The latest floods and landslides in the subcontinent began in the second week of August, as the annual monsoon strengthened its grip over the northern and eastern parts of the region.
Indian authorities sought military help in two districts of northern Uttar Pradesh state after fresh heavy rains left hundreds of villages marooned.
As many as 33 out of 75 districts in the most populated Indian state are reeling from floods that have left 55 people dead.
"We have sought army's help to reach out to the affected people," T P Gupta, a senior official from the state's disaster management authority, told AFP.
Nearly 100,000 people have moved to shelters, with authorities estimating another two million have been hit by the deluge.
In India's worst hit Bihar state the death toll reached 153 following one of the deadliest floods to hit the region since 2008.

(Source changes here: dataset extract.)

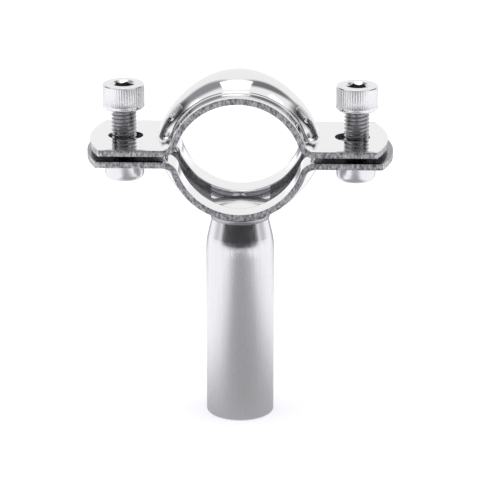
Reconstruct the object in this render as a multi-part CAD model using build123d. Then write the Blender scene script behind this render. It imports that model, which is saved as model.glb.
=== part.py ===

Nearly 400,000 people have sought shelter in relief camps and an estimated 10 million have been affected by the flood.
Anirudh Kumar, a top disaster management agency official in the state, said more than 5,000 emergency workers including 2,000 soldiers were supporting relief and rescue operations.
"Nearly 1,300 shelters have been opened to accommodate the affected people," Kumar told AFP.
Both Bihar and Uttar Pradesh border Nepal, which was hit by floods at the weekend and where the death toll is 123. At least 20 percent of the 28 million population is affected in what the United Nations has called the worst flood to hit the country in 15 years.
Further east in India, at least 60 people have died in floods that hit Assam state a second time in less than four months and nearly 425,000 remain in relief camps.
Railway connectivity between the remote region and mainland remained suspended for the sixth consecutive day following large scale damage to the tracks.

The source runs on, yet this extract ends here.